Trust and relationships are the bedrock of any family and friend’s unit, and private family time is a nurturing ground for their growth. Without external influence, family and friend’s network members can express their thoughts, emotions, and aspirations without reservation. This open dialogue creates a safe environment where trust can flourish. The act of conferring and collectively seeking resolutions underscores a shared commitment to the family’s and friend’s network’s well-being. This renewed trust extends beyond the conference, allowing family members to continue working together harmoniously long after the event. Thus, private family time becomes a catalyst for strengthening familial bonds and fostering deeper connections among network members.
Private family time is a unique space where families and their extended networks can engage in conversations that transcend the blame game often associated with past conflicts.
The role of the coordinator during Private Family Time is vital. As the facilitator of the FGC, the coordinator must take responsibility for ensuring the process runs smoothly.
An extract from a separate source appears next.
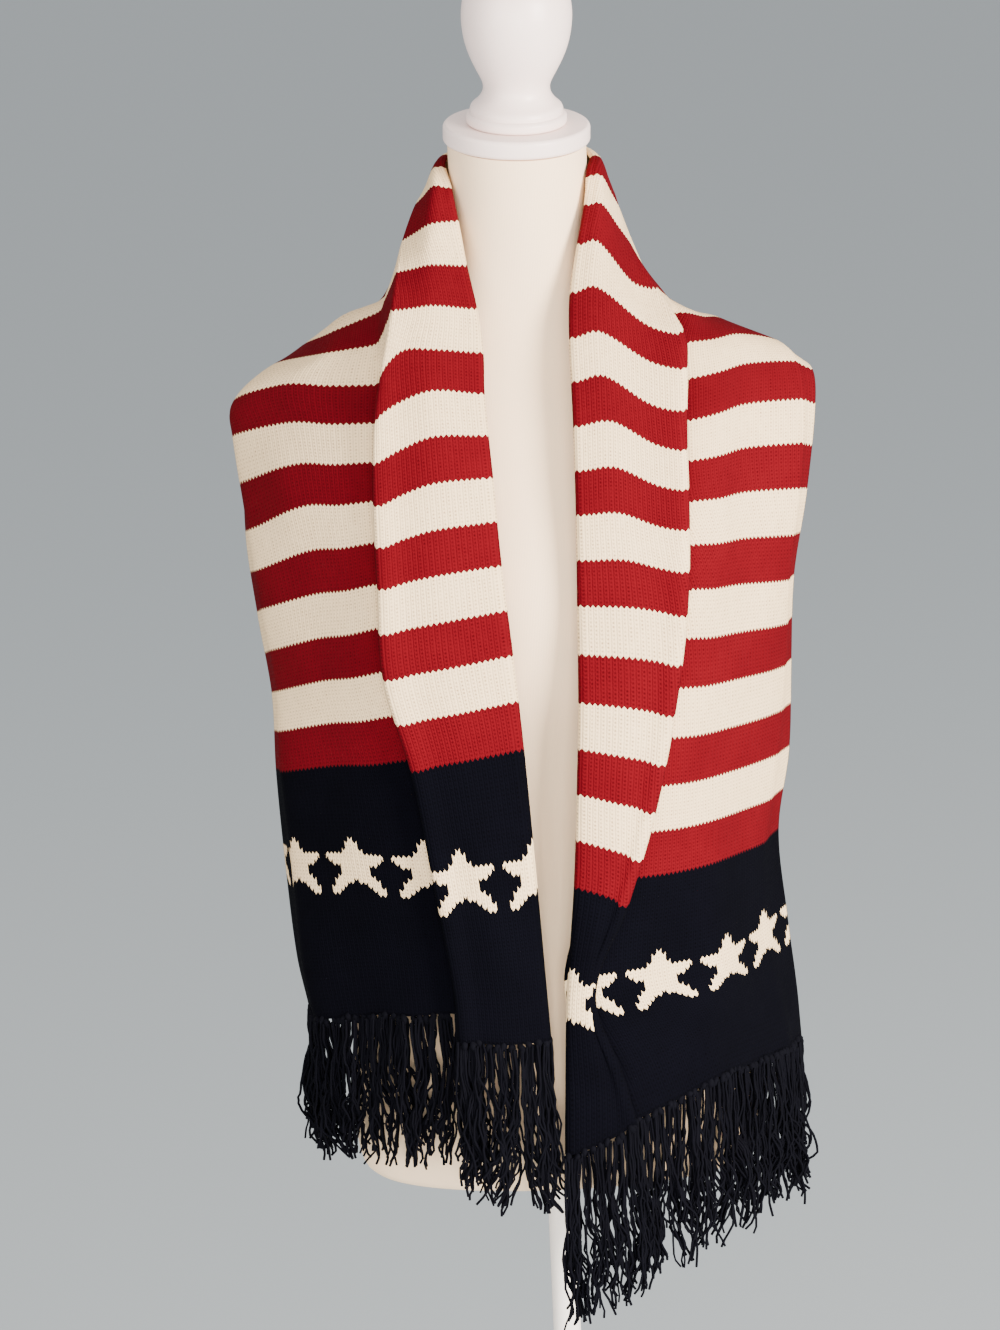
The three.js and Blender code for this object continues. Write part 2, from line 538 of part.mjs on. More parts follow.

By providing guidance and support, they help create a safe and productive space for the family. It is through the coordinator’s actions that families can be empowered to take ownership of the process and make informed decisions.
Deep listening is often the first step in working with families. By truly hearing and understanding their concerns, fears, and aspirations, the coordinator can establish a foundation of trust and respect. This active listening allows the coordinator to gain insight into the family’s dynamics and needs, helping guide the FGC process effectively.
It is important to note that Family Group Conferencing is a model, not a rigid rule book. There may be variations in styles and formats that are necessary within the spirit of the model. The coordinator should be flexible and adaptable, considering the unique dynamics and needs of each family.
A good Family Group Meeting should not get stuck in the past. While it is essential to acknowledge and understand the history and circumstances that led to the conference, the focus should always be on the future. The goal is to develop a plan that supports positive change and promotes the well-being of the family members involved.
Empowerment takes centre stage during private family time, allowing individuals to truly feel and comprehend the complexities of the issues at hand. Rather than being passive recipients of preconceived solutions, family members become active participants in shaping their own destinies. This empowerment paves the way for a sense of ownership over the decisions made during the conference. And As each individual gains a deeper understanding of the problems faced, they can contribute to the search for tailored solutions that resonate with their unique circumstances. This personalised approach enhances not only the quality of the plan but also the family’s commitment to its successful execution.
When it comes to the venue and setup of an FGC, careful consideration is necessary. While conducting the conference at the family home may seem convenient, it can introduce interruptions and power imbalances that hinder open communication. Therefore, opting for a community venue is generally recommended, unless there are compelling reasons to choose otherwise.
During the setup of the FGC, arranging the chairs in a circle is a symbolic gesture. It demonstrates equality among the participants and encourages open dialogue. This seating arrangement promotes inclusivity, allowing every family member to feel equally valued and heard during the conference.
Confidence and resilience emerge as natural outcomes of the private family time experience. Through open dialogue and mutual understanding, family members become confident in their ability to address challenges and resilient in their approach to overcoming them.
This newfound confidence and resilience lay a strong foundation for tackling future hurdles together, fostering an environment of continuous growth and development.
In essence, the private family time within the Family Group Conferencing model transcends the traditional notion of problem-solving. It propels families and their networks into a realm of open dialogue, empowerment, trust-building, and personal growth. By embracing this crucial phase, families can reshape their narratives, find hope in the future, and collectively pave the way for positive change.